People are friendly here; There's a generation gap a lot of the time but I quite like it. They probably already know who I am. A quick fling with a work colleague probably hasn't done me any favours thanks to his disgruntled ex girlfriend who, so I've heard on the grapevine, couldn't wait to tell all and sundry what a floozy I am. Maybe she needs to get over it. She definitely needs to stop taking my tips. It's been 18 months since they split. And she's welcome to try and get him back. Although I doubt that he would have her...she's a bit of a cow....(my thoughts, his words). Massive arse....
Anyway - Socialising....It's on my to-do list. It's necessary. But it's a daunting prospect. It's such a tiny place. One wrong move here and you're screwed. And I'm kind of the queen of making wrong moves. Plus I'm scared. I find it hard to trust people. A side effect of living with drop outs and criminals during my brief stint in rehab and supported housing. I didn't really get to mix with normal. Just the broken and flawed.
It's changed me a little bit. Toughened me up. Given me an edge that I'm not sure I like. I'm struggling to get to grips with this new, suspicious me. I give off an aura of a woman not to be messed with. Don't get me wrong, it has its plus points - I no longer get hit on in Wetherspoons for example; I've clearly moved up a few notches since those days.... But it's a bit of a double edged sword when you are new in town and are looking to make new friends.
Everything here is chocolate box territory. There are a lot of tractors and happy, muddy dogs walked by equally happy "dressed for the weather" villagers. All itching to find out more about the new girl.
There are two pubs. Proper cosy village affairs. All draft beers and real ales. I stand out in my sobriety on the rare occasion that I venture out. That, coupled with the fact that I'm new in town makes me stick out here like a sore thumb.

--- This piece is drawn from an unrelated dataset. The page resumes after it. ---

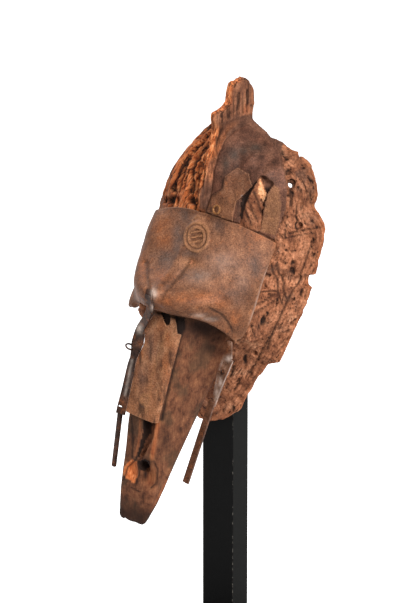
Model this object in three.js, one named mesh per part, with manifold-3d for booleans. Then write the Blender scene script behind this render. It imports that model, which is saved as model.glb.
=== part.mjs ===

The old me wouldn't bat an eyelid at being sat on her own amongst strangers in a strange town. But I'm not the old me anymore. My confidence took a hiding after the pyschopath boyfriend episode. So I'm much quieter these days. Bordering on shy. Which is making me just want to stay a recluse. It's so much easier than contemplating putting myself out there....
I've lived here for three months and I don't know any streetnames, or cut-throughs or anybody's name apart from those of my work colleagues. That's a bit unsettling. I feel almost agoraphobic which isn't especially helpful to my state of mind after the year I've had already.
So I'm not sure how to handle this right now. It's all a little bit overwhelming. I feel damned if I do and damned if I don't. I'm lonely but I'm scared to socialise. Not exactly a winning combination. Especially if in the future I want to think about dating again....because at this rate unless any future potential Mr Right breaks in to my caravan he's unlikely to find me. And if he was to break in then obviously I would be phoning the police - not contemplating going out with him.....God. Sometimes I wish that our little post office/convienience store sold new heads. They sell just about everything else. That way I could trade this one in and just crack on. Unfortunately, although they do a mean line in novelty keyrings and postcards for those amongst us just passing through, they don't appear to have any heads in stock.